• _Challenge_
Output a verbatim copy of the data, cut off after the line that contains "# Driving dimensions of the head, in metres".

• _Rows_
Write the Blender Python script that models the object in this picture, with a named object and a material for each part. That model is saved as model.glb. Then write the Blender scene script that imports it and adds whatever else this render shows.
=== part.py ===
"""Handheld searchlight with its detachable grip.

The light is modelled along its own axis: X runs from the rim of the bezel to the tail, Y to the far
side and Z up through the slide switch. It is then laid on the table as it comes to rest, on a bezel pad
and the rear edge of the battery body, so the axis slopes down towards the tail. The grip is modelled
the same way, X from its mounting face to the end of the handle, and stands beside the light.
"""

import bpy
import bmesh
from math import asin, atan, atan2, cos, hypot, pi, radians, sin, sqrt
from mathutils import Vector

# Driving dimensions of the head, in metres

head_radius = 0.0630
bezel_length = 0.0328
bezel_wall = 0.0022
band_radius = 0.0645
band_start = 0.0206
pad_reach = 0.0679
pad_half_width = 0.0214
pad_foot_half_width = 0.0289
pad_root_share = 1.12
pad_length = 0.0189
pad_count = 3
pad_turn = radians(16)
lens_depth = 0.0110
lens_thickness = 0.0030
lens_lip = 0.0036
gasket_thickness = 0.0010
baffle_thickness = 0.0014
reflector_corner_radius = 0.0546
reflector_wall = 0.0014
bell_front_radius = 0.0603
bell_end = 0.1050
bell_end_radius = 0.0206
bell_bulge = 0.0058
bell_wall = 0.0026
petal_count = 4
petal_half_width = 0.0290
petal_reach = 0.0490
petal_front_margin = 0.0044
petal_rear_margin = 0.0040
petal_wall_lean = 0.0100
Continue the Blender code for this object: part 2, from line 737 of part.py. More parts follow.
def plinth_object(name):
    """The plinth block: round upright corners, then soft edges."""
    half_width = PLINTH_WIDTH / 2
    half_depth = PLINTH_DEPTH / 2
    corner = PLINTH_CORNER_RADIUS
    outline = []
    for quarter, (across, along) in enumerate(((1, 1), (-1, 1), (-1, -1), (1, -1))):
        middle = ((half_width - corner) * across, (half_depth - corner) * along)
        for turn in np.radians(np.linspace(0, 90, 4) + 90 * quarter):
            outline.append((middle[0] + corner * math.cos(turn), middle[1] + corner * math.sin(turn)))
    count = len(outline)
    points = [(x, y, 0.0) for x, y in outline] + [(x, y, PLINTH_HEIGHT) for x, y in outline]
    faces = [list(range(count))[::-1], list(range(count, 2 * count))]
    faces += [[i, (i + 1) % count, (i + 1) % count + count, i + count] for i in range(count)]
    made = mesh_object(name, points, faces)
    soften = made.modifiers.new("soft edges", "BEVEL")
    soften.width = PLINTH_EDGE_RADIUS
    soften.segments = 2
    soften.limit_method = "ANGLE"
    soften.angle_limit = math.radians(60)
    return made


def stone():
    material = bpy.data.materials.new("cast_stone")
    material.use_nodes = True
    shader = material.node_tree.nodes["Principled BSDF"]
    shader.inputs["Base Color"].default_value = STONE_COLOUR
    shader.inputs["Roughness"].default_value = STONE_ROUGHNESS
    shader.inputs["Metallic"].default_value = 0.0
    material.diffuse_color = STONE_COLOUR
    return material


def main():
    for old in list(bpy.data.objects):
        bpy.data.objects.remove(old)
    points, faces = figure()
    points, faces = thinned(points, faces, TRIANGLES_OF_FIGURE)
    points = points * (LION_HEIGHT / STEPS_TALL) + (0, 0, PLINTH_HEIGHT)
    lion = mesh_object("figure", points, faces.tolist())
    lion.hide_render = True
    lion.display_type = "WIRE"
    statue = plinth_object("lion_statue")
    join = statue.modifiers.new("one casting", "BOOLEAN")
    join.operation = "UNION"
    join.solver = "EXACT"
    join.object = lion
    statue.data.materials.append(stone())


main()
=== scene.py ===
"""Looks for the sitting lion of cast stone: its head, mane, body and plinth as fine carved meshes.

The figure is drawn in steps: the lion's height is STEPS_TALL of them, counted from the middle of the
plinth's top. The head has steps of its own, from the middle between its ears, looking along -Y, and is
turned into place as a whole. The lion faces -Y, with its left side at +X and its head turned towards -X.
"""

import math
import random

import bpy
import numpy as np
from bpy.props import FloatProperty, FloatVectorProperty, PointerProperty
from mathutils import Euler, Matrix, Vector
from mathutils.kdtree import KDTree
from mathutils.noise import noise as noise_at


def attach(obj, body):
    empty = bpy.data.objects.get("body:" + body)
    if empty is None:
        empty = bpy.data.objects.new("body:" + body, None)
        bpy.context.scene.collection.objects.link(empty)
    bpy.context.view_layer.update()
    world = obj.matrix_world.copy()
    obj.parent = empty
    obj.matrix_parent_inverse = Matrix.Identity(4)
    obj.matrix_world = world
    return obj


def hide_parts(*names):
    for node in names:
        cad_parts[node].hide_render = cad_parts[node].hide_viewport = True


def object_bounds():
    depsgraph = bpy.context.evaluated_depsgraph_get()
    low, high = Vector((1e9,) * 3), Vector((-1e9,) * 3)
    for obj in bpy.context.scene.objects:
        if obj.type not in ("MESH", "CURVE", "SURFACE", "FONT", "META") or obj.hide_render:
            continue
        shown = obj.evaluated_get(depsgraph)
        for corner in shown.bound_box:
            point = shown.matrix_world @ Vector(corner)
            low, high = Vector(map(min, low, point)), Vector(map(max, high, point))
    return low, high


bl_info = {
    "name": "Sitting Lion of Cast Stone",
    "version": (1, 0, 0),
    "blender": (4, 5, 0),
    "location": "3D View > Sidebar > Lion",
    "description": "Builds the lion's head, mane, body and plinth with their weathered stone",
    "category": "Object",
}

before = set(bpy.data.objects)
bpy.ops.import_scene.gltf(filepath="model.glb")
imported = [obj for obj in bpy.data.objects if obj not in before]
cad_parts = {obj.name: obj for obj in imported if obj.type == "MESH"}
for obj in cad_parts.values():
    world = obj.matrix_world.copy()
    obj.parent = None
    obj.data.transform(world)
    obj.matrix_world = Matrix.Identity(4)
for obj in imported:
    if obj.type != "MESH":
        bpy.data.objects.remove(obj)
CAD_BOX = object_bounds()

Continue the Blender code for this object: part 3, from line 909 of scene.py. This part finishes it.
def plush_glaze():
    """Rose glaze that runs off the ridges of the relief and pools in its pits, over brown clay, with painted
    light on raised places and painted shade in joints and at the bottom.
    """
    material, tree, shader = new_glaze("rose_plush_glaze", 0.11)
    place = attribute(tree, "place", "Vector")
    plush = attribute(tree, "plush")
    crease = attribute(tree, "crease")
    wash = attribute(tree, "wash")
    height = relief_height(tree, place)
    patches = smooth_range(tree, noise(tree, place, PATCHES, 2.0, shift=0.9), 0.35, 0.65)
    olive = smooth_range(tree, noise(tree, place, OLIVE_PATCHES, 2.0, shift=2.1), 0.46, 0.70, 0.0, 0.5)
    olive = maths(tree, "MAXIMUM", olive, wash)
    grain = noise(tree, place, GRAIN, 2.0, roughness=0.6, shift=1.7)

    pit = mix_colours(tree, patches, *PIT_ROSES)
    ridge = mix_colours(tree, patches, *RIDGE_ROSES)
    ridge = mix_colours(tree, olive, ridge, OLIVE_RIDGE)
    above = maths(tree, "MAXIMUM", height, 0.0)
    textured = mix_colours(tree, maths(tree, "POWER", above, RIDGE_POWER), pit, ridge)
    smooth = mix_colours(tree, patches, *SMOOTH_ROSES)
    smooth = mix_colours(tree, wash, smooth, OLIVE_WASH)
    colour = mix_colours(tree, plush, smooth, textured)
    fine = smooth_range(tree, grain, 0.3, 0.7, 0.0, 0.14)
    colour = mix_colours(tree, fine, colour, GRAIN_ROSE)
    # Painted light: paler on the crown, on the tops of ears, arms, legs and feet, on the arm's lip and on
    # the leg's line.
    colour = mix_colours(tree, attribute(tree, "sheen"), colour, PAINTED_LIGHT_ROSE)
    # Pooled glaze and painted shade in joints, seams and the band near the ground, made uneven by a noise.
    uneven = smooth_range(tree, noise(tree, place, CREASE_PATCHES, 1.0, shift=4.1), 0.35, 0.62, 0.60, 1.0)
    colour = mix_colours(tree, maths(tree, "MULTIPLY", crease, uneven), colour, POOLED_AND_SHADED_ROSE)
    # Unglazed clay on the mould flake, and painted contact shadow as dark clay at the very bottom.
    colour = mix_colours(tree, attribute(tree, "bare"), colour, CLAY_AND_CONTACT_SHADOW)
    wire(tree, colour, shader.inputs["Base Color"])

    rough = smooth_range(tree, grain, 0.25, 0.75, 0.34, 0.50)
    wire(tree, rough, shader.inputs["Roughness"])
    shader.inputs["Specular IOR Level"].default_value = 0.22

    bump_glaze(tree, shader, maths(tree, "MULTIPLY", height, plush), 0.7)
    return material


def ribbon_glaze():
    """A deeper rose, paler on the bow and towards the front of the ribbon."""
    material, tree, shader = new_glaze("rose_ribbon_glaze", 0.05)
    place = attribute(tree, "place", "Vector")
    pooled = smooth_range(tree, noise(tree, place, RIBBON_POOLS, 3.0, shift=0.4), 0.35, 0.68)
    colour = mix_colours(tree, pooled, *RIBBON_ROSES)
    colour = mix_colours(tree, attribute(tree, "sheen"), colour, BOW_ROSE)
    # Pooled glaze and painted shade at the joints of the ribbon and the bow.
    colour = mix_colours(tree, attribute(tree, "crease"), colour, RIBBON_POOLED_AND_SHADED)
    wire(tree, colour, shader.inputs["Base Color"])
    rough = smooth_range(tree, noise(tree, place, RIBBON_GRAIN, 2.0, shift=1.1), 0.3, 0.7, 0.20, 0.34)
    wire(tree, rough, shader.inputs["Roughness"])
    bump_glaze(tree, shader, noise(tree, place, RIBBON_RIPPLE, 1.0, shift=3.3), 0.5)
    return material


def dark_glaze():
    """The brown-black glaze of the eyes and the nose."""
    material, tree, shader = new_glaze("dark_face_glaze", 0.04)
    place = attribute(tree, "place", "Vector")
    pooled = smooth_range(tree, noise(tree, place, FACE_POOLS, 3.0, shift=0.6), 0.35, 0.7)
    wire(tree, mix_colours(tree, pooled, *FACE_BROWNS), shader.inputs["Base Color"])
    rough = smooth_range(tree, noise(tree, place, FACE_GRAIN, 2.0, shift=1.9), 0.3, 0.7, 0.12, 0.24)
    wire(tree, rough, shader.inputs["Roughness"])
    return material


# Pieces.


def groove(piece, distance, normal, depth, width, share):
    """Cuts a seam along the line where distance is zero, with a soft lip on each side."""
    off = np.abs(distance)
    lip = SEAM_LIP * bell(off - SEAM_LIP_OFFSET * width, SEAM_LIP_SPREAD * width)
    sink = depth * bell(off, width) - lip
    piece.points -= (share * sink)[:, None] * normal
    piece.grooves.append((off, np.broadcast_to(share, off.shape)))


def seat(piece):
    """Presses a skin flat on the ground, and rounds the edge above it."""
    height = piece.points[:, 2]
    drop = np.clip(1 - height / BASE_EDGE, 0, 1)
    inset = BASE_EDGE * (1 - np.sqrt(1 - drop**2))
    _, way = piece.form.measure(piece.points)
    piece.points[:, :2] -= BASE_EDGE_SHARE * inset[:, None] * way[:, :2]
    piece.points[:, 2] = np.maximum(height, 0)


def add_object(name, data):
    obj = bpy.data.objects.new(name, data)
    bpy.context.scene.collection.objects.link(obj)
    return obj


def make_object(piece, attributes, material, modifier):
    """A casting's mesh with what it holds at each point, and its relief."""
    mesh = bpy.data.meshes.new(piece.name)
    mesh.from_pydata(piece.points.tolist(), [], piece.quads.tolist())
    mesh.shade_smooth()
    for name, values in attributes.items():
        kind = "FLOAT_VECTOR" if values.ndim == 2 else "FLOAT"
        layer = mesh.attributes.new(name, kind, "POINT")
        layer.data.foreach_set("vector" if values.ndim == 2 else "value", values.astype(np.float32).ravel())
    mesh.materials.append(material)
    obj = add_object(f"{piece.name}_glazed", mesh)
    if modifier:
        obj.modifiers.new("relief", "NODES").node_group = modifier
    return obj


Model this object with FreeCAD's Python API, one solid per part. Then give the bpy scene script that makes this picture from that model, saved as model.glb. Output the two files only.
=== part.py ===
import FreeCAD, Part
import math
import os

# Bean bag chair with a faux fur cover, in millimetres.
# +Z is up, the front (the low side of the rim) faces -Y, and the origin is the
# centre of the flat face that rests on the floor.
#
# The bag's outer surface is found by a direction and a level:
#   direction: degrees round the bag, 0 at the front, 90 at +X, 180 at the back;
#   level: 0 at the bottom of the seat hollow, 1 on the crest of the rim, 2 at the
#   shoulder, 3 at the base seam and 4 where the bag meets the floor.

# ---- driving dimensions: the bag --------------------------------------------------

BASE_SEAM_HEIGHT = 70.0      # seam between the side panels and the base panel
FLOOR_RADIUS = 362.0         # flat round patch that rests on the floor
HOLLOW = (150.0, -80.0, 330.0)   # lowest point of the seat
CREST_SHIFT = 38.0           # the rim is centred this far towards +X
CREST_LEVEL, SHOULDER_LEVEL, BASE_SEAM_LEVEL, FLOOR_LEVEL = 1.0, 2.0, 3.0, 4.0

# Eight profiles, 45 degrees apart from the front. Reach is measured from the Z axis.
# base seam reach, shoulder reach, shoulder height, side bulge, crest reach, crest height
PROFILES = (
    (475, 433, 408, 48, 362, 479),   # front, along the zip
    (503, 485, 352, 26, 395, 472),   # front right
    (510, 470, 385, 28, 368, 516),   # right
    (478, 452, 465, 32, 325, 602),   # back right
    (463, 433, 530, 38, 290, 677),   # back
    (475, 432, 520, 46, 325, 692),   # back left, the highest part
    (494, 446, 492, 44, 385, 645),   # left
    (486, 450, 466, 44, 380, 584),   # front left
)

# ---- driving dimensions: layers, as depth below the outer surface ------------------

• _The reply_
Write the Blender Python script that models the object in this picture, with a named object and a material for each part. That model is saved as model.glb. Then write the Blender scene script that imports it and adds whatever else this render shows.
=== part.py ===
"""Handheld searchlight with its detachable grip.

The light is modelled along its own axis: X runs from the rim of the bezel to the tail, Y to the far
side and Z up through the slide switch. It is then laid on the table as it comes to rest, on a bezel pad
and the rear edge of the battery body, so the axis slopes down towards the tail. The grip is modelled
the same way, X from its mounting face to the end of the handle, and stands beside the light.
"""

import bpy
import bmesh
from math import asin, atan, atan2, cos, hypot, pi, radians, sin, sqrt
from mathutils import Vector

# Driving dimensions of the head, in metres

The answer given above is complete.